The computer press have been running articles regarding the use of Flash or HTML5 in highly-interactive Web sites such as video sites.

It has started off with Apple wanting to move iPhone and iPad towards HTML5 / H264 video by proscribing Flash runtime engines from these platforms and forcing developers to move to the HTML5 / H264 platform. This caused Google to write YouTube client-side apps for these platforms and develop an HTML5 site. Then Microsoft and others worked towards implementing HTML5 in their next browser issue, with some browsers being equipped with HTML5 interpreters.

The debate about HTML5 vs Flash has been more “video-centric” because Adobe Flash was mainly used by YouTube to display the many videos hosted on that site.

It is worth noting that the FLV files used in YouTube and similar Flash applications are container files with the video and audio encoded using the H.263 video codec.

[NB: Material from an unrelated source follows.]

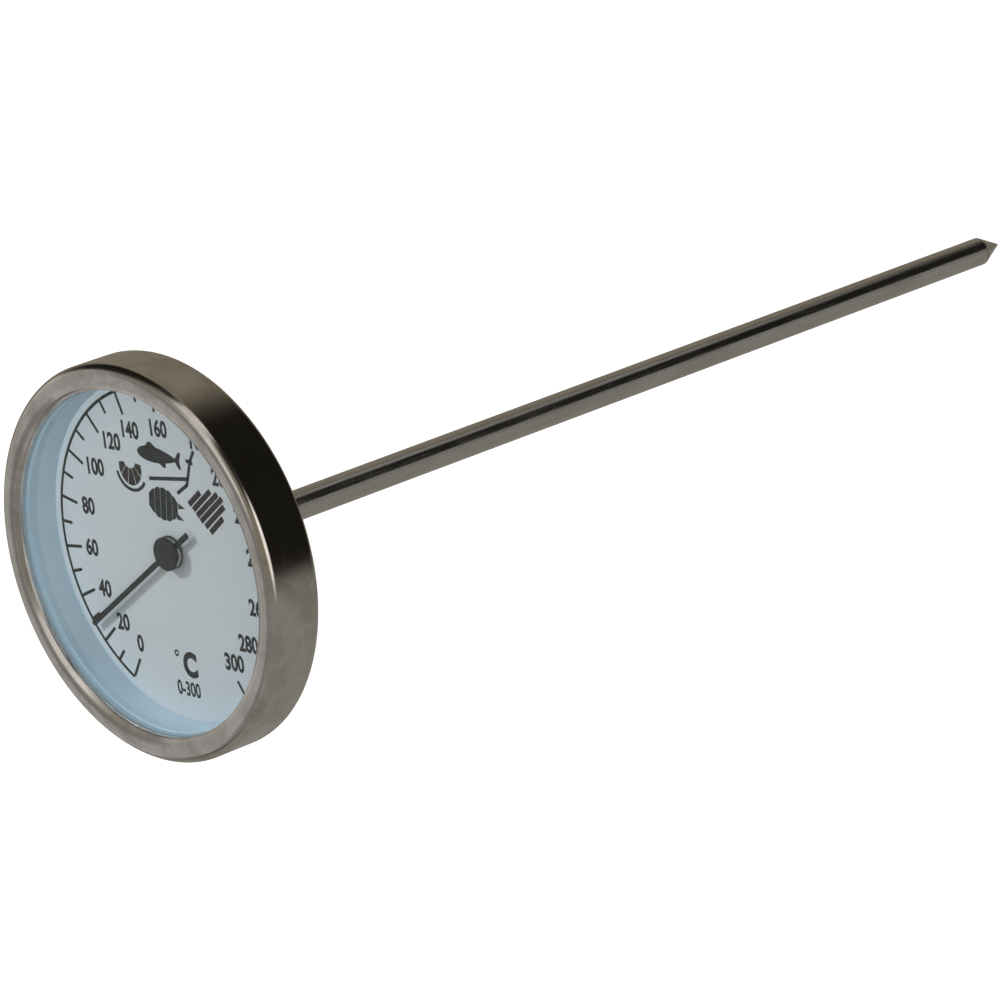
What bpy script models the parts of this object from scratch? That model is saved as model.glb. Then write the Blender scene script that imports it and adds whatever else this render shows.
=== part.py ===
"""Bimetal dial thermometer: a shallow round case on a long pointed stem.

Frame, in metres: the origin is on the stem's axis in the plane of the case's back. The stem
runs along +Y, the dial faces -Y, and 12 o'clock on the dial is +Z. The spindle turns about
the Y axis, and a positive turn carries the pointer clockwise, towards higher temperatures.
"""

import math

import bmesh
import bpy
from mathutils import Matrix, Vector

MM = 0.001

# Driving dimensions, in millimetres.
CASE_RADIUS = 26.0
CASE_DEPTH = 7.8
SHEET = 0.4
CORNER_RADIUS = 1.0
OPENING_RADIUS = 22.6
STEM_RADIUS = 2.0
STEM_LENGTH = 157.0
POINT_LENGTH = 4.3
POINTER_LENGTH = 20.75
TAIL_LENGTH = 5.2
POINTER_REST_DEG = -124.9
FIT_GAP = 0.1
SIDE_GAP = 0.15

# Levels along Y, measured in millimetres from the case's back towards the front.
FRONT = -CASE_DEPTH
LIP_DROP = 0.55
LIP_RIM_RADIUS = 24.4
SHOULDER_DROP = SHEET + SIDE_GAP
CURL_RADIUS = 24.5
BOSS_RADIUS = 6.0
BOSS_RISE = 0.8
DIAL_THICKNESS = 0.45
DIAL_BACK = -SHEET - FIT_GAP
DIAL_FACE = DIAL_BACK - DIAL_THICKNESS
GASKET_THICKNESS = 0.35
GASKET_FRONT = FRONT + LIP_DROP + SHEET + FIT_GAP
LENS_THICKNESS = 0.8
LENS_FRONT = GASKET_FRONT + GASKET_THICKNESS + FIT_GAP
LENS_BACK = LENS_FRONT + LENS_THICKNESS
SPACER_RADIUS = 22.4
SKIRT_INNER = CASE_RADIUS - SHEET
CUP_RADIUS = SKIRT_INNER - SIDE_GAP
CUP_INNER = CUP_RADIUS - SHEET
CUP_STEP_RADIUS = CURL_RADIUS - SIDE_GAP
TUBE_BORE = STEM_RADIUS - SHEET
BUSH_RADIUS = TUBE_BORE - SIDE_GAP
NUT_THICKNESS = 0.6
WASHER_THICKNESS = 0.5
TUBE_TOP = BOSS_RISE - SHEET - FIT_GAP - NUT_THICKNESS
TUBE_END = STEM_LENGTH - POINT_LENGTH - FIT_GAP
SPINDLE_RADIUS = 0.4
SPINDLE_BORE = SPINDLE_RADIUS + FIT_GAP
HUB_RADIUS = 2.2
HUB_FRONT = DIAL_FACE - 1.4
BOSS_THICKNESS = 0.4
NECK_RADIUS = 1.9
BLADE_THICKNESS = 0.2
BLADE_WIDTH = 0.62

LARGE_STEPS = 64
SMALL_STEPS = 32
SMOOTH_ANGLE = math.radians(40)

STAINLESS = ("polished_stainless", (0.72, 0.71, 0.69), 0.12, 1.0)
BRASS = ("brass", (0.78, 0.60, 0.28), 0.28, 1.0)
BLACK_PAINT = ("black_paint", (0.015, 0.017, 0.015), 0.35, 0.0)
GLASS = ("window_glass", (0.93, 0.96, 0.96), 0.03, 0.0)
RUBBER = ("seal_rubber", (0.4, 0.5, 0.57), 0.7, 0.0)
WHITE_PLASTIC = ("spacer_plastic", (0.62, 0.70, 0.74), 0.45, 0.0)
DIAL_PAINT = ("dial_paint", (0.66, 0.69, 0.69), 0.5, 0.0)
BIMETAL = ("bimetal_strip", (0.62, 0.56, 0.48), 0.3, 1.0)
SEAL_FIBRE = ("seal_fibre", (0.75, 0.74, 0.70), 0.6, 0.0)


def clear_scene():
    for old in list(bpy.data.objects):
        bpy.data.objects.remove(old, do_unlink=True)


def finish_of(finish):
    """The Principled material of a finish, made once and shared."""
    name, colour, roughness, metallic = finish
    material = bpy.data.materials.get(name)
    if material is None:
        material = bpy.data.materials.new(name)
        material.use_nodes = True
        shader = material.node_tree.nodes["Principled BSDF"]
        shader.inputs["Base Color"].default_value = (*colour, 1.0)
        shader.inputs["Roughness"].default_value = roughness
        shader.inputs["Metallic"].default_value = metallic
    return material


def add_object(name, bm, finish, parent=None):
    """Turns a bmesh in millimetres into a named object in metres with its faces pointing out."""
    bmesh.ops.recalc_face_normals(bm, faces=bm.faces)
    bmesh.ops.scale(bm, vec=Vector((MM, MM, MM)), verts=bm.verts)
    mesh = bpy.data.meshes.new(name)
    bm.to_mesh(mesh)
    bm.free()
    mesh.materials.append(finish_of(finish))
    mesh.shade_smooth()
    mesh.set_sharp_from_angle(angle=SMOOTH_ANGLE)
    piece = bpy.data.objects.new(name, mesh)
    bpy.context.scene.collection.objects.link(piece)
    piece.parent = parent
    return piece


def arc(centre, radius, start_deg, end_deg, steps):
    """Points (r, y) of an arc; 0 degrees points outwards along r, and 90 degrees along +Y."""
    r, y = centre
    angles = [math.radians(start_deg + (end_deg - start_deg) * i / steps) for i in range(steps + 1)]
    return [(r + radius * math.cos(a), y + radius * math.sin(a)) for a in angles]


def turned(name, profile, finish, steps=LARGE_STEPS, parent=None):
    """A solid of revolution about Y, from a closed outline of (radius, y) points.

    Points of radius 0 lie on the axis and become single poles.
    """
    bm = bmesh.new()
    rings = []
    for radius, y in profile:
        if radius == 0:
            rings.append([bm.verts.new((0, y, 0))])
            continue
        turn = [2 * math.pi * i / steps for i in range(steps)]
        rings.append([bm.verts.new((radius * math.sin(a), y, radius * math.cos(a))) for a in turn])
    for here, there in zip(rings, rings[1:] + rings[:1]):
        if len(here) == 1 and len(there) == 1:
            continue
        for i in range(steps):
            j = (i + 1) % steps
            corners = [here[i % len(here)], here[j % len(here)], there[j % len(there)], there[i % len(there)]]
            bm.faces.new(list(dict.fromkeys(corners)))
    return add_object(name, bm, finish, parent)


def ring(name, inner, outer, front, back, finish, steps=LARGE_STEPS, parent=None):
    """A plain flat ring or tube between two radii and two levels."""
    profile = [(inner, front), (outer, front), (outer, back), (inner, back)]
    return turned(name, profile, finish, steps, parent)


def circle(radius, steps):
    """Points (x, z) round the Y axis."""
    turn = [2 * math.pi * i / steps for i in range(steps)]
    return [(radius * math.sin(a), radius * math.cos(a)) for a in turn]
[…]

The HTML5-based video applications will use FLV, MOV or AVI container files with H.264 video codecs which are becoming the standard for high-resolution video.

Applications beyond video

Adobe Flash has been used for applications beyond video. Primarily it has been used for high-interactivity applications like games such as Farmville on Facebook or the casual games on MiniClip because it offers a quick-response user interface and easy development that these applications needed. Here, it has offered a “write-once run-anywhere” platform for these Web-centric applications with plenty of “rapid-application-development” tools.

It is also worth knowing that most of these games refer to back-end databases and / or “client-local” cookie files to persistently store game-state and other user-generated data. These programs will then have to work with the different data stores as they are used.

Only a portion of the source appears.